A Snakemake workflow for Processing Illumina raw short read data and mapping to a reference genome
.
It trims the reads using fastp v0.23.2 (Chen, 2023) and checks the filtered reads with FastQC. Then, it independently maps the filtered reads (paired and colapsed) using BWA mem v0.7.17 (Li and Durbin, 2009). Next, it merges these BAM files (from the same sample and across multiple lanes), removes duplicates, and indexes them using Sambamba v0.6.6 (Tarasov et al., 2015). After that, it applies quality and region filtering using SAMtools v1.5 (Danecek et al., 2021). It checks the mapping status at each step using SAMtools flagstat, deepTools v2.5.7 (RamĂrez et al., 2016), and Qualimap v2.2.2a (Okonechnikov et al., 2016).
1 - Modify the config.yaml file properlly with your files and parameters.
1a - You can use the script creatingYamlRawFastq.py to assist you in creating the config.yaml for several input samples.

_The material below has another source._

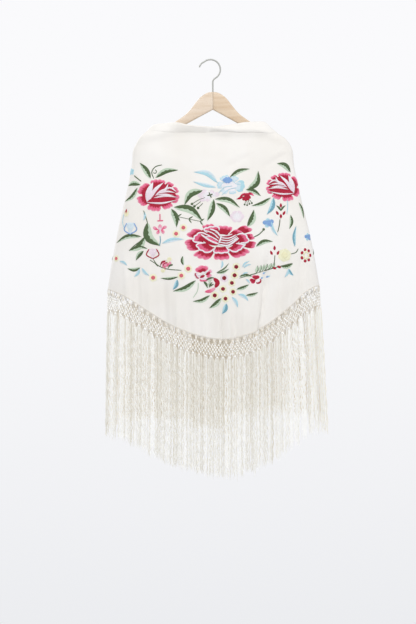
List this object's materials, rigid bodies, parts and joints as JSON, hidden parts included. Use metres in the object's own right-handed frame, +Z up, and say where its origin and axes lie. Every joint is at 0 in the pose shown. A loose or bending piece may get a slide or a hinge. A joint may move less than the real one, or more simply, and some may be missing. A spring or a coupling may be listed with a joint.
{
  "type": "flamenco shawl on a wooden coat hanger",
  "caption": "Fringed, embroidered flamenco shawl draped round a wooden coat hanger, open at the neck and hem, hanging from the hanger's wire hook.",
  "frame": {"origin": "the seat inside the top of the hanger's hook, where a rail carries it", "axes": "+Z up, +X to the right as seen from the front, -Y towards the viewer"},
  "size_m": [0.5551, 0.1249, 1.0474],
  "materials": {
    "crepe": "ivory crepe with a soft sheen",
    "fringe_silk": "lustrous crimped floss",
    "embroidery_thread": "satin stitch in pinks, reds, blues, greens and yellow",
    "hanger_wood": "clear satin varnish",
    "hook_wire": "satin"
  },
  "bodies": {
    "root": {"hook": "hook_wire", "hanger_arm_left": "hanger_wood", "hanger_arm_right": "hanger_wood", "shawl_front": "crepe", "shawl_wing_left": "crepe", "shawl_wing_right": "crepe", "turned_top_edge": "crepe", "fringe_front": "fringe_silk", "fringe_wing_left": "fringe_silk", "fringe_wing_right": "fringe_silk"}
  },
  "joints": []
}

2 - The simplest way of running is snakemake --snakefile workflow/Snakefile --use-conda --cores 8
.
2a - For testing, you can use the example files by running snakemake -d example/ --snakefile workflow/Snakefile --use-conda --cores 8
.
If you use this workflow in a paper, don't forget to give credits to the authors by citing the URL of this (original) repository.